■ **EXERCISE AIM**: Look through the lines and report how many include the word "this", giving nothing but the number.

----------

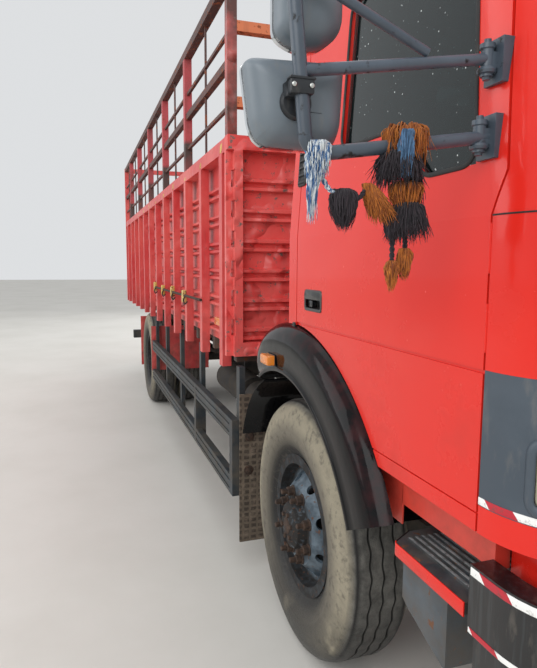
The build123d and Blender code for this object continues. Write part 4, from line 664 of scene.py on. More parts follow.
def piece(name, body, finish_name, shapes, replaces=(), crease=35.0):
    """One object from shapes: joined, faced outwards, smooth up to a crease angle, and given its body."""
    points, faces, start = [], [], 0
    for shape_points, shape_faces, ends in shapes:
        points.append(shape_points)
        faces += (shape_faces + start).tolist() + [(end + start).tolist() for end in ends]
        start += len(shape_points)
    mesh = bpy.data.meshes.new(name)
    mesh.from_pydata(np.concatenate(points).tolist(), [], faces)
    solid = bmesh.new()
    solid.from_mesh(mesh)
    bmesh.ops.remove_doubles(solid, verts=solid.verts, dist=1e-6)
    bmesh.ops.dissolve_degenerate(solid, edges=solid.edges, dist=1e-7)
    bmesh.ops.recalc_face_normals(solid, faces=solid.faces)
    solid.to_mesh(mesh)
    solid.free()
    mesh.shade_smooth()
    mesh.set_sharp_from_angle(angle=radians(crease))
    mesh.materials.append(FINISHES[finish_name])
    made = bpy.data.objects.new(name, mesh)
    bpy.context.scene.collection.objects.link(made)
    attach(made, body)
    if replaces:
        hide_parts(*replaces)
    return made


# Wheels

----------

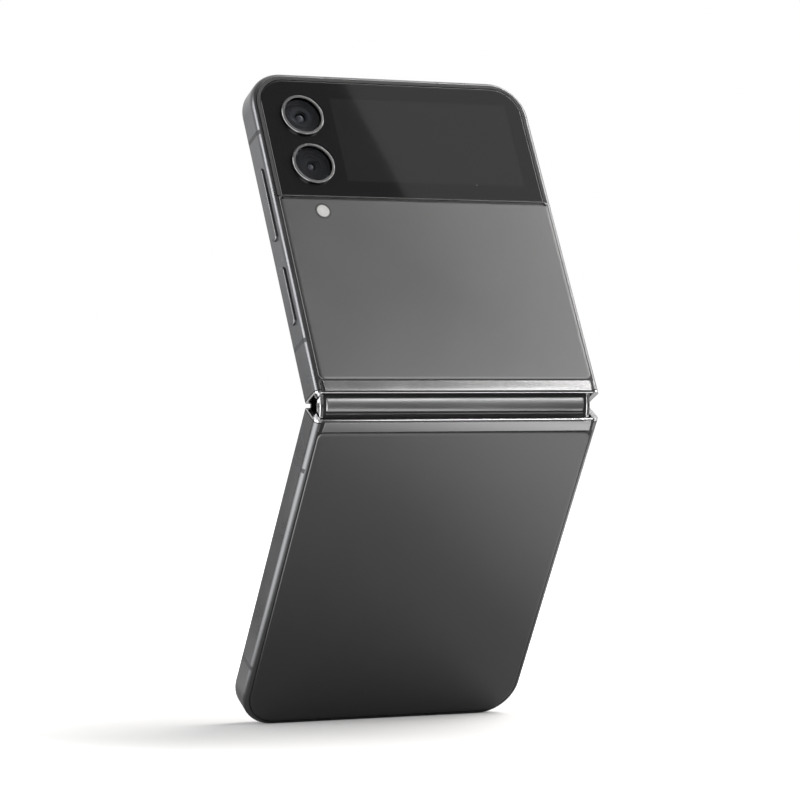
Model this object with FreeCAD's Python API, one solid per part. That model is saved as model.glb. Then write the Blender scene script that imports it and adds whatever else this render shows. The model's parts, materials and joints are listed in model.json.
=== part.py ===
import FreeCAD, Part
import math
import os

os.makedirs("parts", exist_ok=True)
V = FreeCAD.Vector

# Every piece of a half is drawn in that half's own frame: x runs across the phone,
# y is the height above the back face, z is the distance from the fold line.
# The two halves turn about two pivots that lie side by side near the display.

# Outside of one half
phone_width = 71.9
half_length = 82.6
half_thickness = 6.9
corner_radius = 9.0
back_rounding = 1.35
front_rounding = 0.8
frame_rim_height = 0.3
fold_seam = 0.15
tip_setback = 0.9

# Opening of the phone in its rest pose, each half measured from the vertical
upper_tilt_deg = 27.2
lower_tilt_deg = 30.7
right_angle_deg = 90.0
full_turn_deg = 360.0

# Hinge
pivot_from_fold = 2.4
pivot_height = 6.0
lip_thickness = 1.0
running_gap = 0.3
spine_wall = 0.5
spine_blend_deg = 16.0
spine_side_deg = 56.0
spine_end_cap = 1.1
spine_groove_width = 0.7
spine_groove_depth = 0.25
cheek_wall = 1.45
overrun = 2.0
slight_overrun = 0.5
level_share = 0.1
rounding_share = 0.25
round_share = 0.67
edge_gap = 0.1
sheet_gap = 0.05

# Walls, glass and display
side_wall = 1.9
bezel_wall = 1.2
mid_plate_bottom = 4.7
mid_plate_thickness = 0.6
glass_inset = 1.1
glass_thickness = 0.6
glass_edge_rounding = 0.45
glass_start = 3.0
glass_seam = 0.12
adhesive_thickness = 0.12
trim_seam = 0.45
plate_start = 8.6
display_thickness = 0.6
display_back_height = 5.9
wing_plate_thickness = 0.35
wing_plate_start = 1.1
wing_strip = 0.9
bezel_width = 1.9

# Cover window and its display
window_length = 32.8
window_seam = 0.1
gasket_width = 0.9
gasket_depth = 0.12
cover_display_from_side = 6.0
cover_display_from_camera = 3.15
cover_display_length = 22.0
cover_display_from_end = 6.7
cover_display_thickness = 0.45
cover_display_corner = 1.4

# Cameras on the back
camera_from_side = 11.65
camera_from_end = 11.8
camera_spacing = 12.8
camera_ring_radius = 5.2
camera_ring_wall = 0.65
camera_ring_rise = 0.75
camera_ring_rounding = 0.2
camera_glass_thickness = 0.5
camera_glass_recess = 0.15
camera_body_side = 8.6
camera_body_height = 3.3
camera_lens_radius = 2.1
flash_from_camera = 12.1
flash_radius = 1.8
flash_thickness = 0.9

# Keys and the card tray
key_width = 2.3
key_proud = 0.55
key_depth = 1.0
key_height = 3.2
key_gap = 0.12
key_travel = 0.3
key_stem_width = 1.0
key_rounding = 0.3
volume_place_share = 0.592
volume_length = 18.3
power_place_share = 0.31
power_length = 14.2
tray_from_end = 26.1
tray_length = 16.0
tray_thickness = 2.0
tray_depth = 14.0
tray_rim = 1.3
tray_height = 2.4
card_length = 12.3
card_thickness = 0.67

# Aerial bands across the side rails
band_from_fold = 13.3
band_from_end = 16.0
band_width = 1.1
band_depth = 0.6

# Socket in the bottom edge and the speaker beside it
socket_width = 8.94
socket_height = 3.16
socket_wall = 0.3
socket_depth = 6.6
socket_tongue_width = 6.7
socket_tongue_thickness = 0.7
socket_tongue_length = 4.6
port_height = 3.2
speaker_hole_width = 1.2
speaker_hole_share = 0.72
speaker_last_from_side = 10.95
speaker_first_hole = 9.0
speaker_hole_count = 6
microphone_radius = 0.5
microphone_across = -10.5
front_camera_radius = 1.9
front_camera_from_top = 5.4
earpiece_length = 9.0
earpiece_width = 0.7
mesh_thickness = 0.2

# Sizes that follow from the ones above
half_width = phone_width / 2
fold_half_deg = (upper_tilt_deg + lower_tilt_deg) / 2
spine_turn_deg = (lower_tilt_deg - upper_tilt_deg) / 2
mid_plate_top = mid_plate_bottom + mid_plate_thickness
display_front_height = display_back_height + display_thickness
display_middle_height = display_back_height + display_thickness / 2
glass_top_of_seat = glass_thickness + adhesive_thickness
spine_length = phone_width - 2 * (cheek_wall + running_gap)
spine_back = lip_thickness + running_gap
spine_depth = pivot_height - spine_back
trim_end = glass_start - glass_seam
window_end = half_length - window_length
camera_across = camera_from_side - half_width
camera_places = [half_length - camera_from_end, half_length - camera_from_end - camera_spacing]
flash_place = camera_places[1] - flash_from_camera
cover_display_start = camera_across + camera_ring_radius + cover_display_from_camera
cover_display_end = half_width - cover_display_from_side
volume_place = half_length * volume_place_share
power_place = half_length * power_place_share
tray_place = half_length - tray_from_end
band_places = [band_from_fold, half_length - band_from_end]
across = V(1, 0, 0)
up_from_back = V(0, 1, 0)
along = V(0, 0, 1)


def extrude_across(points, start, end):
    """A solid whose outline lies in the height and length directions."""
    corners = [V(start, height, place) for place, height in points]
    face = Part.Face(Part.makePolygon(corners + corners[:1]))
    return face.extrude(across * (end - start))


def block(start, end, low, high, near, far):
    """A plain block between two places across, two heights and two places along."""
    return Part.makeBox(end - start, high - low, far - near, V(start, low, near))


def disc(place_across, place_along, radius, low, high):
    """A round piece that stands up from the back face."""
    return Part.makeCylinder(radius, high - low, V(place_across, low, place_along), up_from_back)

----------

■ **RESPONSE TO THE EXERCISE**: 2